**SET PROBLEM:**
Reproduce the first line and every line after it, exactly, through the one containing "WARM_SILVER = (0.27, 0.26, 0.225, 1.0)". Leave out the rest.

**PROVIDED MATERIAL:**
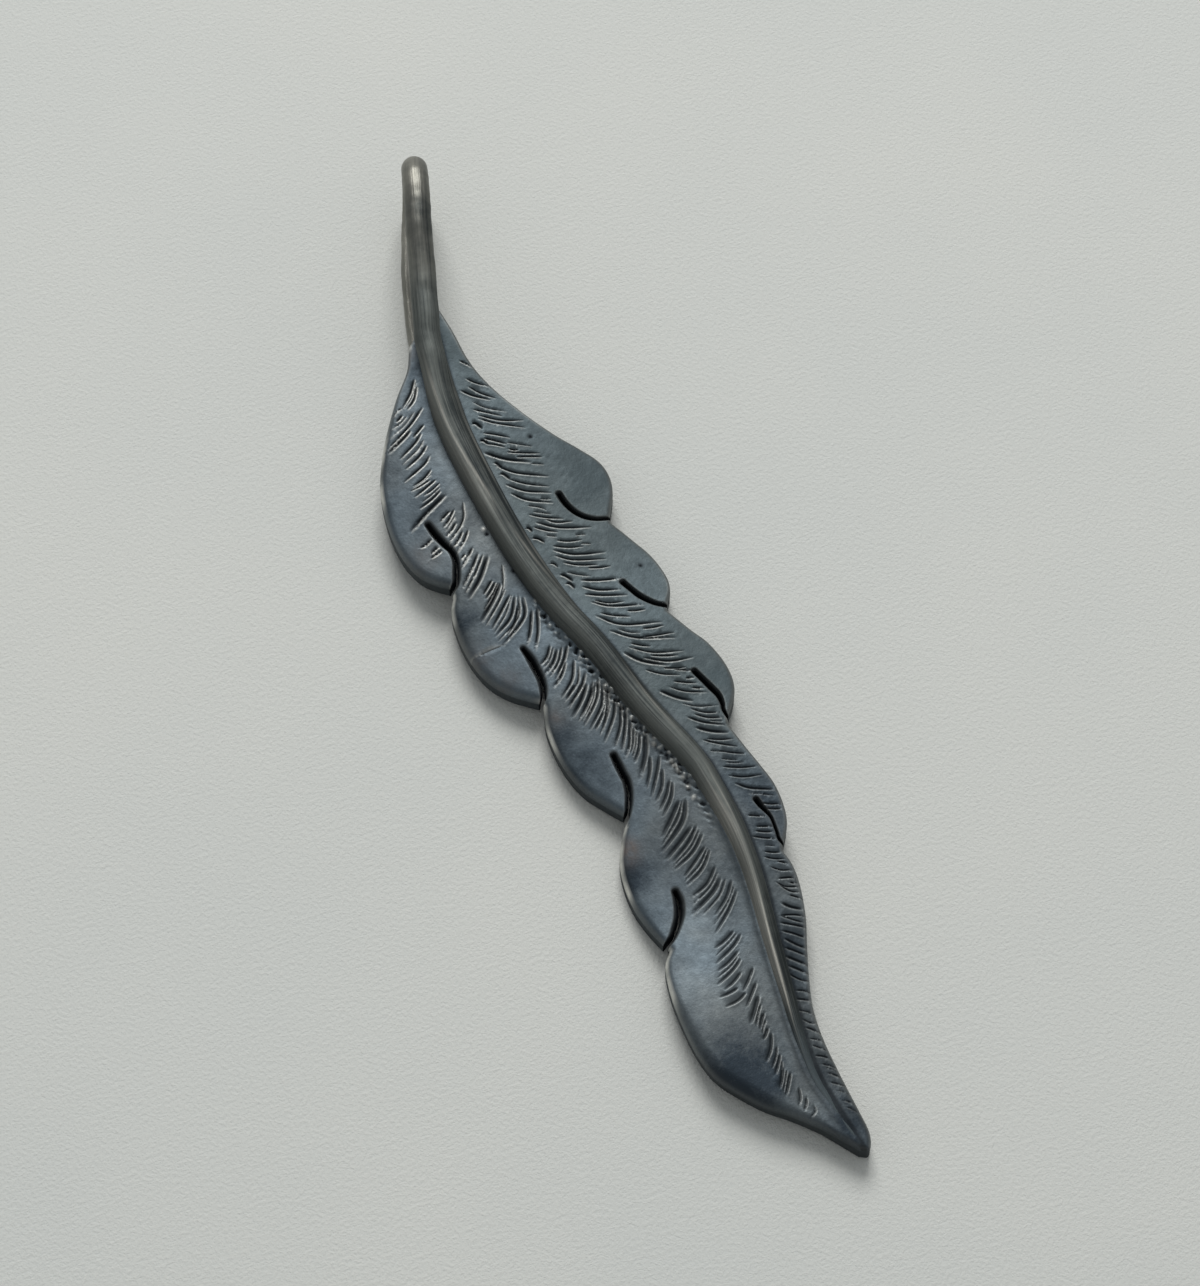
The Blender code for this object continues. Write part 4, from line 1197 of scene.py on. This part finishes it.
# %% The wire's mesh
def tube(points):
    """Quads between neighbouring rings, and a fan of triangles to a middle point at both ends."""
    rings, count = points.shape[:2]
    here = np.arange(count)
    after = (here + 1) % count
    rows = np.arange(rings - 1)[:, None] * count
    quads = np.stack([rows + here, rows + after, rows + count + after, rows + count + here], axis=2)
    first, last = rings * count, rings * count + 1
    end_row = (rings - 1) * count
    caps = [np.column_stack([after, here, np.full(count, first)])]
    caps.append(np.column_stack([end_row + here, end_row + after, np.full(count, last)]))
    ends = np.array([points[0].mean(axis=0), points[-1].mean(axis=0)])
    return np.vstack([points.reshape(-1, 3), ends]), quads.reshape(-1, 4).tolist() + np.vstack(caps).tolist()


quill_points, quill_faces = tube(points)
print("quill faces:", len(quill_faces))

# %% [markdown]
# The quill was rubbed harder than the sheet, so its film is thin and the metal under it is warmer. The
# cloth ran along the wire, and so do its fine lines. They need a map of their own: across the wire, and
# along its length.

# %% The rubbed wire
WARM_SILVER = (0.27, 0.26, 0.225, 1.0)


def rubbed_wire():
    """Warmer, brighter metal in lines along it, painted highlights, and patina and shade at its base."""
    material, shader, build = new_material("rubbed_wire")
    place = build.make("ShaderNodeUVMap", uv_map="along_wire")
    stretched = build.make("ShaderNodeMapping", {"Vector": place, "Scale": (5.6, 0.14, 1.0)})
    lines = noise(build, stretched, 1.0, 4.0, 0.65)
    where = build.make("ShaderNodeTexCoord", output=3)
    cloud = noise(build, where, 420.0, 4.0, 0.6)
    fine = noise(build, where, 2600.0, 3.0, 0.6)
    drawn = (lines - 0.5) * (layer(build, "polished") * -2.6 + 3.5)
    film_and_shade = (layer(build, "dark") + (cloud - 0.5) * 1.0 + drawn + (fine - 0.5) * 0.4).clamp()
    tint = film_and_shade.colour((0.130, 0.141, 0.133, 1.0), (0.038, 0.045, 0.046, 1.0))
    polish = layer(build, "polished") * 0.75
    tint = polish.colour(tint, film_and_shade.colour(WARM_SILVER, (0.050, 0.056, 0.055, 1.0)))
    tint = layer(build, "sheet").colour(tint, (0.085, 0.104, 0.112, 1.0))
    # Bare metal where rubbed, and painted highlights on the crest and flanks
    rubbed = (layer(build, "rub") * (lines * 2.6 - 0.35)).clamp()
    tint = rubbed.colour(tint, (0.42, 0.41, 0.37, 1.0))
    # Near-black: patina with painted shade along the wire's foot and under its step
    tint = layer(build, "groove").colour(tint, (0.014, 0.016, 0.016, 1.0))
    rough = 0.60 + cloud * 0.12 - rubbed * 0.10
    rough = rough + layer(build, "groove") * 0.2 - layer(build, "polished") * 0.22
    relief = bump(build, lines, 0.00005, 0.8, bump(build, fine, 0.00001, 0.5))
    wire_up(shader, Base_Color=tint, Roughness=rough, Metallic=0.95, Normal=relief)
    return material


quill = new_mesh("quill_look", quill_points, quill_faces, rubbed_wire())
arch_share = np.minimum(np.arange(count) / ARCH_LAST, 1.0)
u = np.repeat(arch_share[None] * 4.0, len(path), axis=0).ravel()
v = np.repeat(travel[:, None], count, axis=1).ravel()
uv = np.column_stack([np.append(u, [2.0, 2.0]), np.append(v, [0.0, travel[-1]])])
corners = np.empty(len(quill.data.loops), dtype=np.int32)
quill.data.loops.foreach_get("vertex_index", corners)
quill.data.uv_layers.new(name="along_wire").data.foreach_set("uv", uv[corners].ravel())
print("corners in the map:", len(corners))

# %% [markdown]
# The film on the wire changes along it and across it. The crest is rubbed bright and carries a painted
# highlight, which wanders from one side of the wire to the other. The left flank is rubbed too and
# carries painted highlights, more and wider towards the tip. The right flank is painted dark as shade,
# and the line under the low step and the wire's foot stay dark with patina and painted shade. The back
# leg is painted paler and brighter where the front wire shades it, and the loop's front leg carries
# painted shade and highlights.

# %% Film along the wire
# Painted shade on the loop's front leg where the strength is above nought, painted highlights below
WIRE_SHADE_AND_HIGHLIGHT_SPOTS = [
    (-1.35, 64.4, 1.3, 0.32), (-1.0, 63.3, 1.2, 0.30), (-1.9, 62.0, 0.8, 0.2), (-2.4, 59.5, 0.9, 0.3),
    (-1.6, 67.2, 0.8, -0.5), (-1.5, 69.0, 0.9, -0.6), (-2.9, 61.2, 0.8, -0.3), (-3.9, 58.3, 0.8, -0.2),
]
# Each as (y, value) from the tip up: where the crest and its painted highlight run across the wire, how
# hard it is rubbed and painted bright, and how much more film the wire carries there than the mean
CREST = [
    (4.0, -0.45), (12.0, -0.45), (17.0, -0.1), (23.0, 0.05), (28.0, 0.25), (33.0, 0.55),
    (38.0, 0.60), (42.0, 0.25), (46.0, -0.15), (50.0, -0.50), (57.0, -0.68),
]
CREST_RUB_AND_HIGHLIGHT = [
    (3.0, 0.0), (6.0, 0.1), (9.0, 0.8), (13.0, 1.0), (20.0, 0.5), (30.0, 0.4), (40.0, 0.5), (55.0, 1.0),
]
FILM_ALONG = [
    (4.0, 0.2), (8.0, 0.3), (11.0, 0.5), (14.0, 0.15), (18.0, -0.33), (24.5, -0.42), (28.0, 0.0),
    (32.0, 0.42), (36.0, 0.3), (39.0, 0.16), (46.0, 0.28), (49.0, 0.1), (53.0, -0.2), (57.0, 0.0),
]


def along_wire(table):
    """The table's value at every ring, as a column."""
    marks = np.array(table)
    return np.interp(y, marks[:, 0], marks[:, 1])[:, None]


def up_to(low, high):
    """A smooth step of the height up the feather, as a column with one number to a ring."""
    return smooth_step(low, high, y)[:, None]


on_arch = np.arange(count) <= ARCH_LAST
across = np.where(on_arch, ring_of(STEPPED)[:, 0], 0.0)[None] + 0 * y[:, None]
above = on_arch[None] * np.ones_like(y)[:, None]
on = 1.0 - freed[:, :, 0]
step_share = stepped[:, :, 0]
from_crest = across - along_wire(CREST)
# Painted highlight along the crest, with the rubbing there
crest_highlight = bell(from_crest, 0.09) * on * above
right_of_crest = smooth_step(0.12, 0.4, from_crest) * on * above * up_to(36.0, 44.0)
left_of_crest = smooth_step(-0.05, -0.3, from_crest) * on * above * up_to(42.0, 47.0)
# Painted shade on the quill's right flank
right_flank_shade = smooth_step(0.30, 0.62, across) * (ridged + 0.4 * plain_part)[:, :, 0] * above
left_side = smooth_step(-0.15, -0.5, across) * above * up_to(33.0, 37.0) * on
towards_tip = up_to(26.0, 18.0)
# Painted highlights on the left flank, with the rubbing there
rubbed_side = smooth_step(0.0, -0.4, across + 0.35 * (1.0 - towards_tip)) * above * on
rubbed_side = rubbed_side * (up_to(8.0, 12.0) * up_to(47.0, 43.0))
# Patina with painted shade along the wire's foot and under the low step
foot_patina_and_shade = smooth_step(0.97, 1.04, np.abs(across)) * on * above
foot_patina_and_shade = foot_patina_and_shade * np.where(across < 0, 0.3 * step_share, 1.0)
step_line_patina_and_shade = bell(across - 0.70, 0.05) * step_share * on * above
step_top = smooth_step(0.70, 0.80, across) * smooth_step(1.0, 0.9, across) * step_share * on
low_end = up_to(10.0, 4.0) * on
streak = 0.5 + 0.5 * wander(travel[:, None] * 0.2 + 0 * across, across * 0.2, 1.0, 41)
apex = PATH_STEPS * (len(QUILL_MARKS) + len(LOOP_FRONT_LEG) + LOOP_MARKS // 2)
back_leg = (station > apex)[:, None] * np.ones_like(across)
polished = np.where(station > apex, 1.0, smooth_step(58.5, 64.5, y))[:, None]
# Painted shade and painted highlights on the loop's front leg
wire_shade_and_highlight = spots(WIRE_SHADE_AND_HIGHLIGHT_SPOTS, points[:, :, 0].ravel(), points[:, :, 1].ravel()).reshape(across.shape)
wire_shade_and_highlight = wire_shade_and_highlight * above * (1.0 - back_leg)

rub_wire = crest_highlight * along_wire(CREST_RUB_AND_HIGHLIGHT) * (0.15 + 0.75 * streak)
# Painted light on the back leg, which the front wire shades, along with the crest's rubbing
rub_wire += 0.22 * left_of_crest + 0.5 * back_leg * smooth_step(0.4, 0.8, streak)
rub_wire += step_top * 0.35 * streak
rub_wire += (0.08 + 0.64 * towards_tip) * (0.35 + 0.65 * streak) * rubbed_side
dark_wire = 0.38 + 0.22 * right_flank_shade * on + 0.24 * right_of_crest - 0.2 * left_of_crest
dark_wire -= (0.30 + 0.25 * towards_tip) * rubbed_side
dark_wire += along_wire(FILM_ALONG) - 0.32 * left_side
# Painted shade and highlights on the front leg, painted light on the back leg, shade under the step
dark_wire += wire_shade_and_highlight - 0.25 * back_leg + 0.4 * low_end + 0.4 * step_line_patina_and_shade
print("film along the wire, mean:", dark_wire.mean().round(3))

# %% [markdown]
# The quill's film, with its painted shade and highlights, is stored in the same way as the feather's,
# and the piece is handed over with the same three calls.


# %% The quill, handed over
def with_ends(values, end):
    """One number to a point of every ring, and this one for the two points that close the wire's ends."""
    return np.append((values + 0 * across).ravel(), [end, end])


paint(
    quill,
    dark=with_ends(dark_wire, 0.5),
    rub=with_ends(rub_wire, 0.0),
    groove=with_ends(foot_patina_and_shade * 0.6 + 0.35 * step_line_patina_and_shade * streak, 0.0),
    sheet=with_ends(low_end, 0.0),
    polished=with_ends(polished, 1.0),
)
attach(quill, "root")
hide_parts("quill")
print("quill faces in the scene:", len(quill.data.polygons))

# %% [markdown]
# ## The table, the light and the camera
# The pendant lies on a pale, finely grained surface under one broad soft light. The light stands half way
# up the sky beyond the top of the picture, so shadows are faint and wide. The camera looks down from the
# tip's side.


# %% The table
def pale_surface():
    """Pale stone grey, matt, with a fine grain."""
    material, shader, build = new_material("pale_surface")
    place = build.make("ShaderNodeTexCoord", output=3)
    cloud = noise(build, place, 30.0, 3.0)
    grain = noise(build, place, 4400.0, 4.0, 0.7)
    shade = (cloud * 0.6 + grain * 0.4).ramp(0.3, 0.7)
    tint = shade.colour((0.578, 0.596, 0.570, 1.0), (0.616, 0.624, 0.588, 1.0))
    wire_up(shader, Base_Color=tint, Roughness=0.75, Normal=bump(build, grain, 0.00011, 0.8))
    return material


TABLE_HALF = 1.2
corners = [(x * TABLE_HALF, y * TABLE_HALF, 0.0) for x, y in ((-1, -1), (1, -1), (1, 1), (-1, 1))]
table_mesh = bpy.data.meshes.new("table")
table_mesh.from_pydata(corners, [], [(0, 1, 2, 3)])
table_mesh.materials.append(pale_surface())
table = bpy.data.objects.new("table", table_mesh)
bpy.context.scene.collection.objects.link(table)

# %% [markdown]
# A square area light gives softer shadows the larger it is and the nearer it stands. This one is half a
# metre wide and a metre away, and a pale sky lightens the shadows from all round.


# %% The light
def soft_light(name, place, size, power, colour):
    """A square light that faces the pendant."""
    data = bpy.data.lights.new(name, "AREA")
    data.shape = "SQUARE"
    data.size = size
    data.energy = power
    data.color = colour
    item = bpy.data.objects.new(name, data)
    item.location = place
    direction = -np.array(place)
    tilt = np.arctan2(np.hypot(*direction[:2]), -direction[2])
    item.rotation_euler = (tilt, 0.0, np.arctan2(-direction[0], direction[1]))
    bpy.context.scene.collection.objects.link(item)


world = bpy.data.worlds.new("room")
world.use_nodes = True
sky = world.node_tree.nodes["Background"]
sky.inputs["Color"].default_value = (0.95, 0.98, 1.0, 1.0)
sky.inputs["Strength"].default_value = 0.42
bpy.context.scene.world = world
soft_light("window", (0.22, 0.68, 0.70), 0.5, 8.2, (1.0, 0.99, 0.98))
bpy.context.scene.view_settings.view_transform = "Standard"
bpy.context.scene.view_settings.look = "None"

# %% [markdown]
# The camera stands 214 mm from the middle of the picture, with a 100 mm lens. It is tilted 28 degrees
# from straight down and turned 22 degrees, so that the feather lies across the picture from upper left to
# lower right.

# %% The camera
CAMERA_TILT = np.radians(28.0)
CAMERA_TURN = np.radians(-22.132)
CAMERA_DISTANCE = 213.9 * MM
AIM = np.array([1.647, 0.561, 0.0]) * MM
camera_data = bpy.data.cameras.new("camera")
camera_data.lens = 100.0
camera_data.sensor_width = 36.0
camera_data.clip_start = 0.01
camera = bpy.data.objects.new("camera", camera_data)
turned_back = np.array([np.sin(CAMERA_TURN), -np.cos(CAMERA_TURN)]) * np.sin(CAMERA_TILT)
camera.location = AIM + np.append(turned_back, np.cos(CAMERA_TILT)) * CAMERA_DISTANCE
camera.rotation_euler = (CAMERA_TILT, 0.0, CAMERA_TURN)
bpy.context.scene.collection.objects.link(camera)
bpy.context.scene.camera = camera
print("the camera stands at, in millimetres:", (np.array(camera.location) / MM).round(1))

**OUTPUT FOR THIS TASK:**
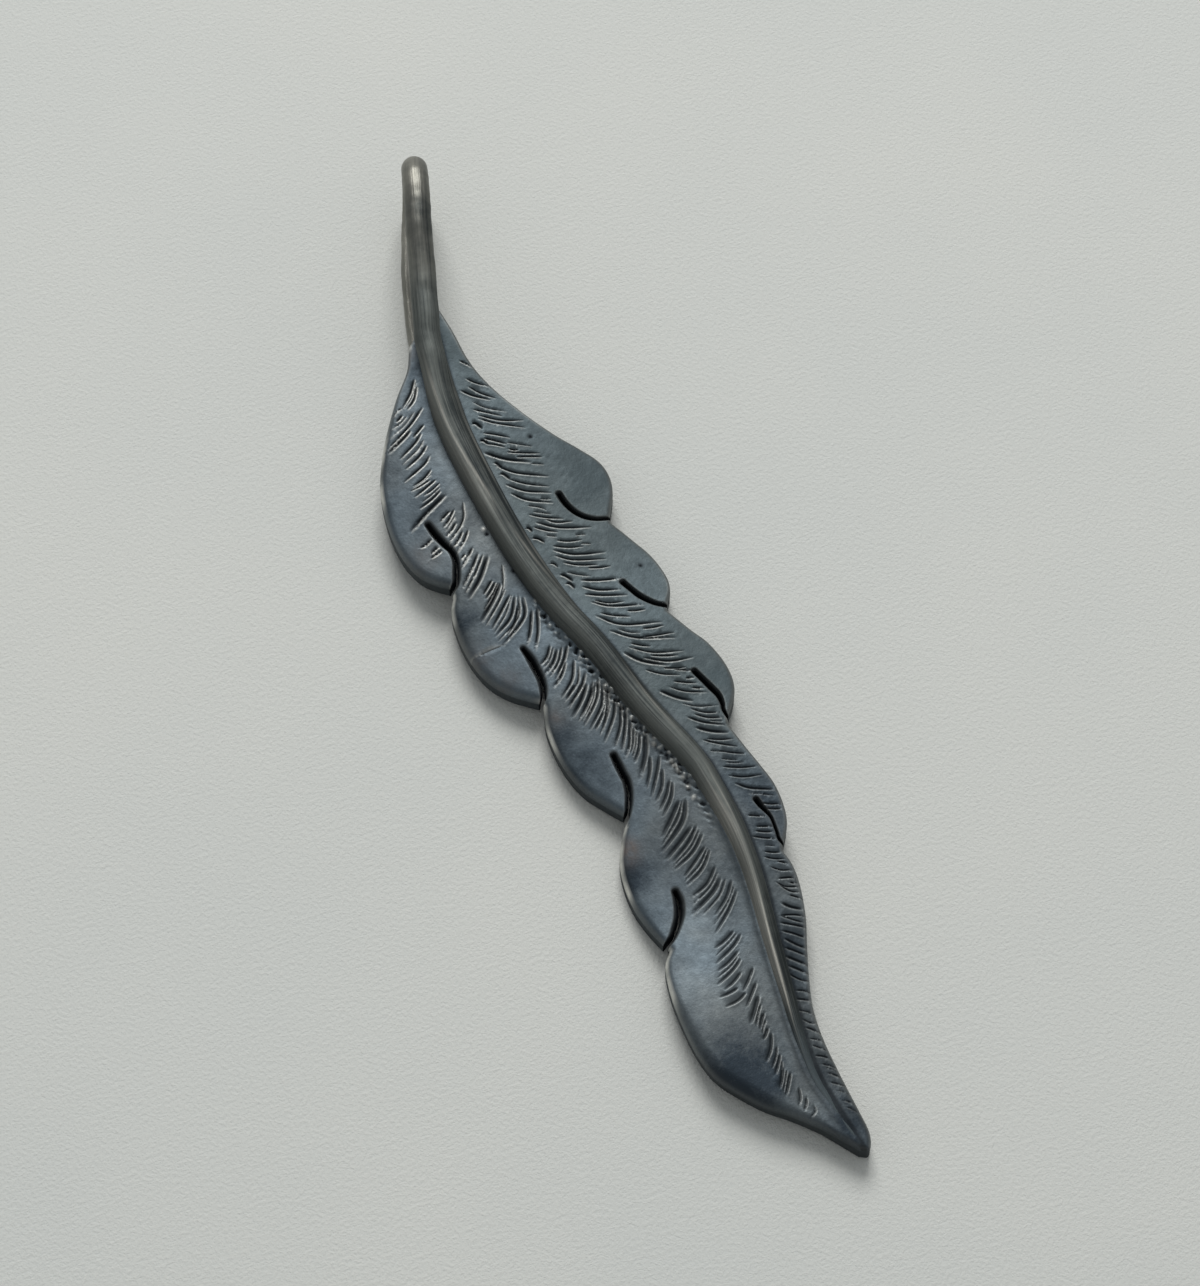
The Blender code for this object continues. Write part 4, from line 1197 of scene.py on. This part finishes it.
# %% The wire's mesh
def tube(points):
    """Quads between neighbouring rings, and a fan of triangles to a middle point at both ends."""
    rings, count = points.shape[:2]
    here = np.arange(count)
    after = (here + 1) % count
    rows = np.arange(rings - 1)[:, None] * count
    quads = np.stack([rows + here, rows + after, rows + count + after, rows + count + here], axis=2)
    first, last = rings * count, rings * count + 1
    end_row = (rings - 1) * count
    caps = [np.column_stack([after, here, np.full(count, first)])]
    caps.append(np.column_stack([end_row + here, end_row + after, np.full(count, last)]))
    ends = np.array([points[0].mean(axis=0), points[-1].mean(axis=0)])
    return np.vstack([points.reshape(-1, 3), ends]), quads.reshape(-1, 4).tolist() + np.vstack(caps).tolist()


quill_points, quill_faces = tube(points)
print("quill faces:", len(quill_faces))

# %% [markdown]
# The quill was rubbed harder than the sheet, so its film is thin and the metal under it is warmer. The
# cloth ran along the wire, and so do its fine lines. They need a map of their own: across the wire, and
# along its length.

# %% The rubbed wire
WARM_SILVER = (0.27, 0.26, 0.225, 1.0)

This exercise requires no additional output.